If they are reporting the data correctly, then you need to make sure the state data base is reporting the info correctly.  The Texas Department of Public Safety is the central reporting agency for Texas.  Every clerk of the court (felony or misdemeanor) are supposed to report any criminal history data to the DPS to be included in their central data base.  You can go to their website and run a basic criminal history search on yourself to confirm whether or not they are reporting your data correctly.  If they are not reporting your data correctly, then they have procedures online where you can dispute any inaccurate reporting.
Finally...you also want to contact the company that is reporting the data to employers.  Depending on your employer, they may be obtaining the data from DPS or a private entity that paid for a bulk set of data from the DPS or the clerk of the court.  If the reporting company is a private company, they are required to provide you with a dispute form to challenge the inaccurate reporting of any data.  These forms are very similar to reporting inaccurate reporting on a regular credit report.  If you don't notify them of the inaccurate reporting, then they will not be able to fix the errors.
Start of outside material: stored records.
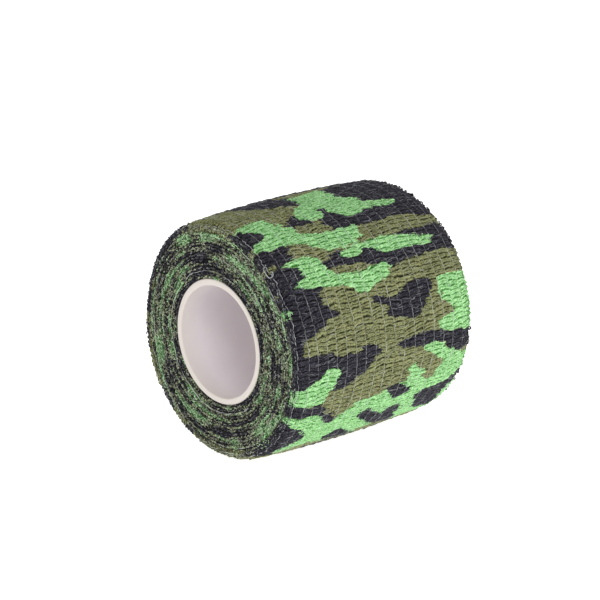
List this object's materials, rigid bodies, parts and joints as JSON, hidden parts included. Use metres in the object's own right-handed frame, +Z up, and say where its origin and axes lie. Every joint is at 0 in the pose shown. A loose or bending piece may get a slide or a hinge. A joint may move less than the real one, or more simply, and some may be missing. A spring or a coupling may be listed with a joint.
{
  "type": "cohesive elastic wrap roll",
  "caption": "Roll of camouflage-print cohesive elastic non-woven wrap wound on a plain plastic core, with a free end that peels away.",
  "frame": {"origin": "on the surface the roll lies on, under the middle of the roll, at the centre of its contact flat", "axes": "+Z up; +Y along the roll's axis from the front end face to the back one; +X to the side away from the free tail"},
  "size_m": [0.052, 0.05, 0.0516],
  "materials": {
    "core_plastic": "satin",
    "winding_fabric": "matte",
    "printed_web": "matte",
    "elastic_thread": "matte"
  },
  "bodies": {
    "roll": {"core_tube": "core_plastic", "wound_turns": "winding_fabric", "inner_web": "printed_web", "outer_web": "printed_web", "elastic_thread_01": "elastic_thread", "elastic_thread_02": "elastic_thread", "elastic_thread_03": "elastic_thread", "elastic_thread_04": "elastic_thread", "elastic_thread_05": "elastic_thread", "elastic_thread_06": "elastic_thread", "elastic_thread_07": "elastic_thread", "elastic_thread_08": "elastic_thread", "elastic_thread_09": "elastic_thread", "elastic_thread_10": "elastic_thread", "elastic_thread_11": "elastic_thread", "elastic_thread_12": "elastic_thread", "elastic_thread_13": "elastic_thread", "elastic_thread_14": "elastic_thread", "elastic_thread_15": "elastic_thread", "elastic_thread_16": "elastic_thread", "elastic_thread_17": "elastic_thread", "elastic_thread_18": "elastic_thread", "elastic_thread_19": "elastic_thread"},
    "tail_1": {"tail_segment_1": "printed_web"},
    "tail_2": {"tail_segment_2": "printed_web"},
    "tail_3": {"tail_segment_3": "printed_web"},
    "tail_4": {"tail_segment_4": "printed_web"}
  },
  "joints": [
    {"name": "tail_peel", "type": "hinge", "parent": "roll", "child": "tail_1", "pos_m": [-0.01583, 0, 0.04618], "axis": [0, 1, 0], "range_deg": [0, 90]},
    {"name": "tail_bend_1", "type": "hinge", "parent": "tail_1", "child": "tail_2", "pos_m": [-0.02252, 0, 0.03855], "axis": [0, 1, 0], "range_deg": [0, 24]},
    {"name": "tail_bend_2", "type": "hinge", "parent": "tail_2", "child": "tail_3", "pos_m": [-0.02578, 0, 0.02894], "axis": [0, 1, 0], "range_deg": [0, 24]},
    {"name": "tail_bend_3", "type": "hinge", "parent": "tail_3", "child": "tail_4", "pos_m": [-0.02511, 0, 0.01882], "axis": [0, 1, 0], "range_deg": [0, 24]}
  ],
  "couplings": [
    {"joint": "tail_bend_1", "follows": "tail_peel", "ratio": 0.26},
    {"joint": "tail_bend_2", "follows": "tail_peel", "ratio": 0.26},
    {"joint": "tail_bend_3", "follows": "tail_peel", "ratio": 0.26}
  ]
}
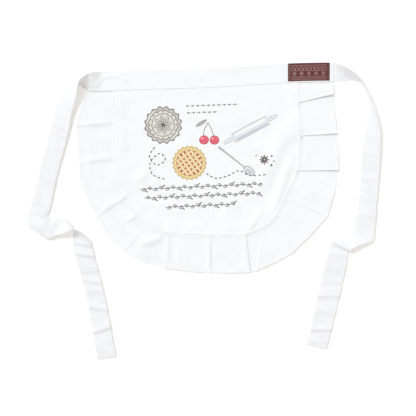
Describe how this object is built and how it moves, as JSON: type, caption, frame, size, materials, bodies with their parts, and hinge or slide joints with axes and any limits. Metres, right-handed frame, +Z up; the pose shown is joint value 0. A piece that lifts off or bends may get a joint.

You mention that they are reporting that you did a probation, not 180 days.  It is possible that someone with an employer is mis-reading a report.  If you were on deferred, then you were never convicted.  However, if you were on a strait probation, then you were sentenced to some county time probated for one year while you did your probation.  Often, employers think this means that the person did 180 days-- when it just means that it was the potential sentence... not actual sentence.  You may need to educate future employers on the difference.